As we wandered, Hieu was continuously pointing out thing, like a pagoda, common house/temple, and villagers working on ceramics in their homes. The intricate painting and carving on the pottery was unbelievable.

entrance to common house

happy buddha

altar

a villager painting a ceramic pot

a villager painting a ceramic pot

A villager pouring clay into a mold

a tiny ceramic pig

The village is along the Red River, which is where they get all the mud for the clay.

boat on the Red River

After touring the village for over an hour, we had a chance to watch an experienced artisan throw some pieces on a wheel. He told us he'd been honing his skill for a decade.

demonstrating a pottery wheel

demonstrating a pottery wheel

demonstrating a pottery wheel

displaying final product: a clay egg

Then, we had a chance to try it ourselves. It is nowhere near as easy at it looks! My creation was pitiful.

me trying the pottery wheel

my cup is just a little wobbly

the side of my cup collapsed

discussing how to save the cup with an expert who doesn't speak English

After the hands-on workshop, we had about 15 minutes to shop in the market—just enough time for me to find a tea set for about $20. Before going to Vietnam, I'd had my heart set on a tea set from Bat Trang. The shopkeeper dutifully wrapped it up and it made it all the way home without a scratch—even in my checked luggage.

tea set

Once we got back to the hotel (around noon), we quickly packed our bags and put them out for the bellman. Lunch was on our own, so we hit up one of the street food stalls near the hotel for a bahn mi made with delicious pate. We saw Hieu eating at a nearby stall on his lunch break, so we felt like we did it right. Total cost for lunch: $2.00 US.

enjoying our last taste of Hanoi street food

After lunch we boarded the buses for the 30-minute drive to the airport. Our local guides stayed with us all the way into the terminal, so we got to take a goodbye selfie with Hieu. I can't say enough good things about him as a guide. We felt very fortunate that we had him for four days. Of course, we said so in our Uniworld evaluations.

goodbye photo with us and Hieu

Check-in was a breeze, since Duc had done much of the work for us already. After passing through security, we waited about 30 minutes until it was time to board our Vietnam Airlines flight to Siem Reap. The flight was quick (about 90 minutes) and they even served a meal. It was nothing like business class, but if you were hungry it would do the job. It didn't sound like it went over well with the other travelers in our group, though. I rather liked the dessert (but then again, there aren't many desserts I don't like).

Vietnam Airlines in-flight meal

The Siem Reap airport was nice and modern (although small). We exited the plane via a stairway, and walked maybe 100 yards outside to get into the terminal.

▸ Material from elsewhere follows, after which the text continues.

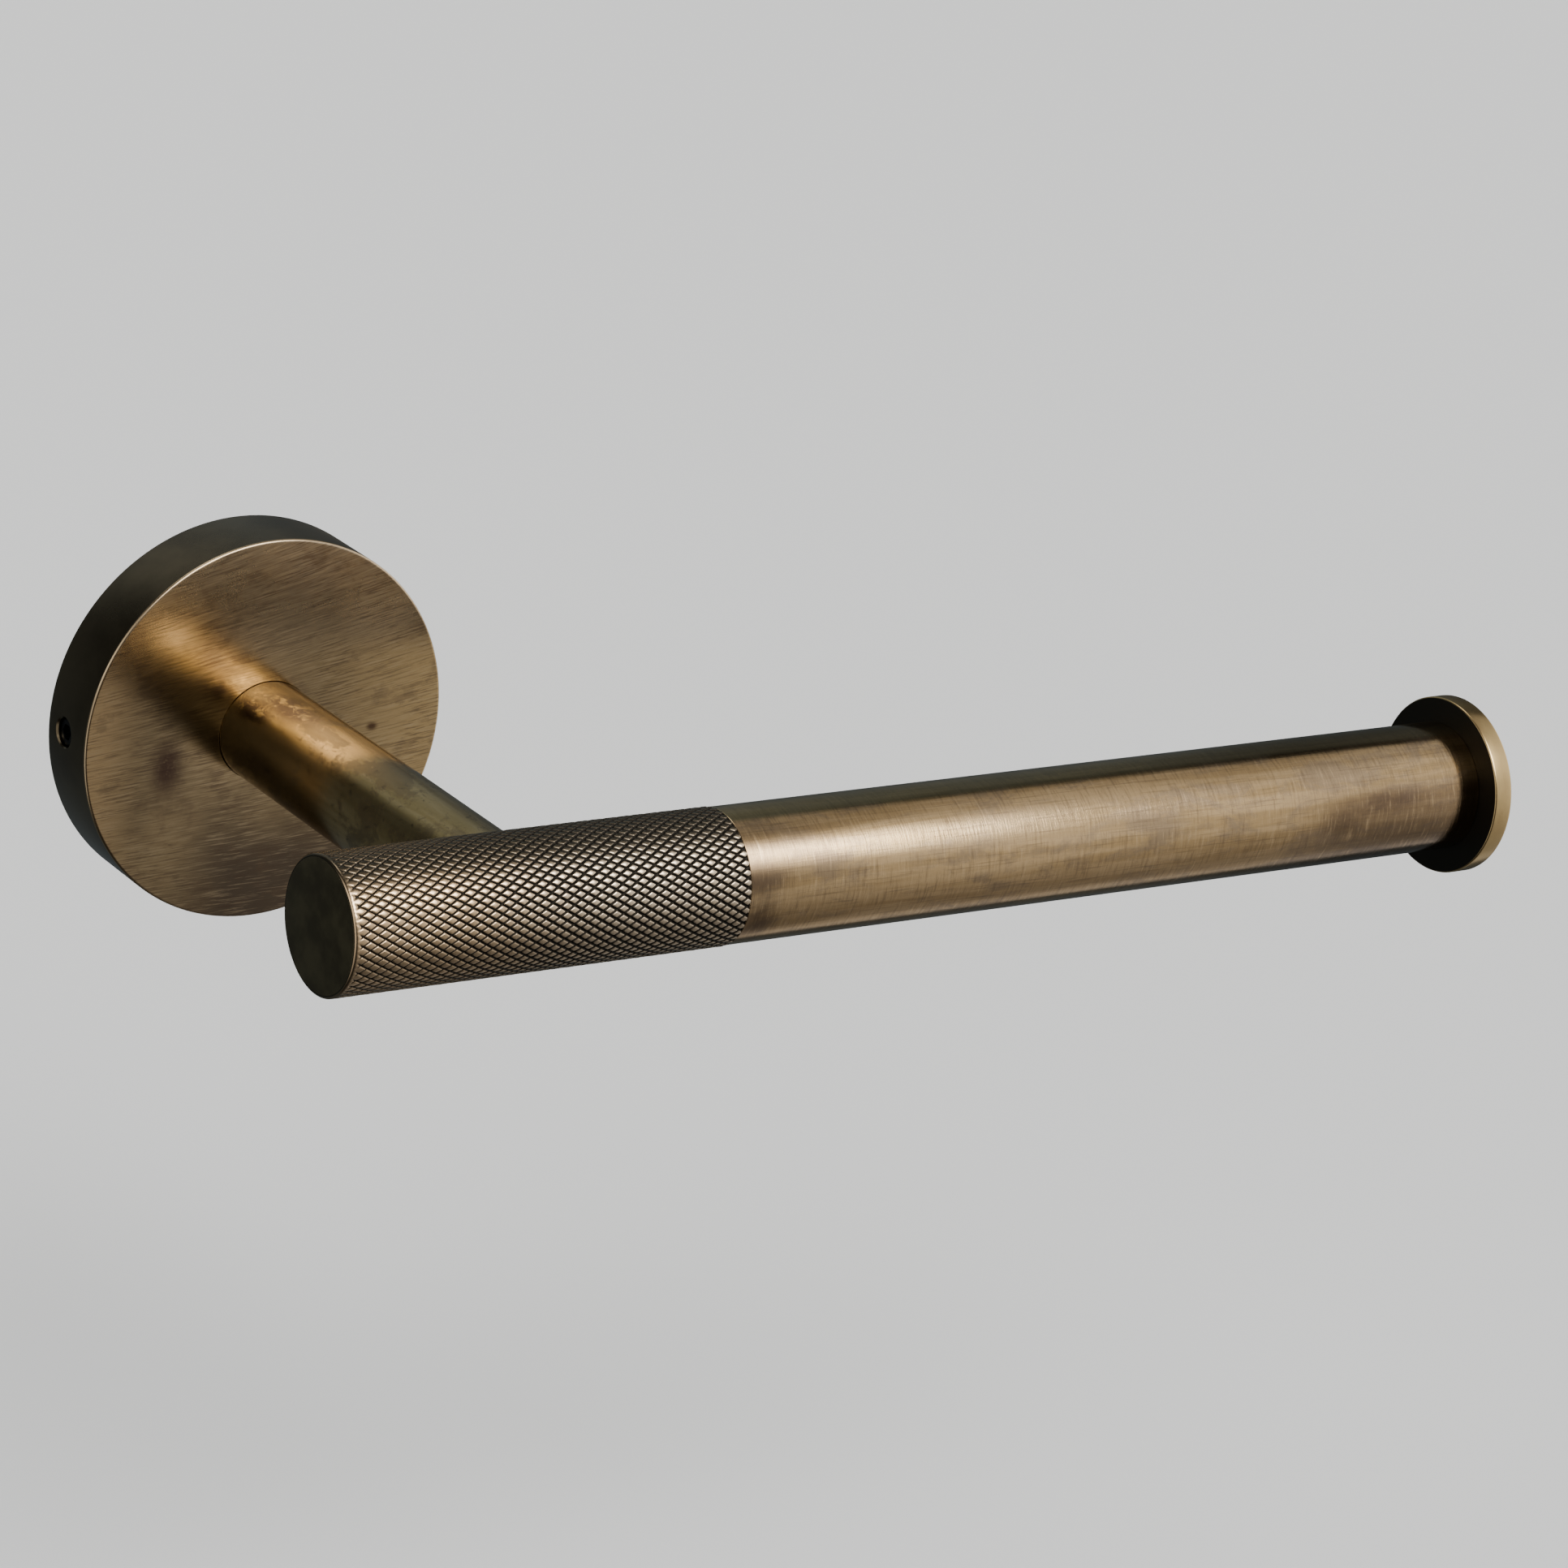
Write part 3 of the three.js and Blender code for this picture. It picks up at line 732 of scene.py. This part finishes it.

Although it was dusk when we arrived, it was quite obvious that Cambodia would be much more hot and humid than Vietnam!

The walk from the plane to the terminal

We waited for our group to gather, then passed through a check point in one giant mob (Duc had pre-arranged our arrival). Luggage was ready in about 10 minutes, and then we once again moved en-masse through immigration. Our new local guides were waiting for us right outside the doors, and directed us to our buses. We had another 30 minute ride to town, with our guide (Pharoth) providing an introductory talk about Cambodia the entire way. We got lucky again with this guide—he was fantastic.

Check-in at the Victoria Angkor Resort and Spa was quick. It's a colonial-style hotel, with an open-air hallway and outdoor dining area. There are signs posted to let you know you may see a gecko or two, and that hotel staff would be happy to relocate them for you. This was not quite the spacious 5-star hotel we had in Hanoi, but it seemed authentic and was in an excellent location.

bedroom (2 twin beds)

Refrigerator, TV, and Desk

sink

toilet

tub/shower combo

We were on our own for dinner, so we set out into the humid night. I had a restaurant in mind, but when we arrived there was a 90-minute wait for dinner without a reservation, and we were hot and tired. We promptly made a reservation for the next night, and returned to the hotel to order room service, which was as good as could be expected (meaning, it was quite tasty). We needed to get to bed early, because our alarms were set for 4:00 a.m. the next day!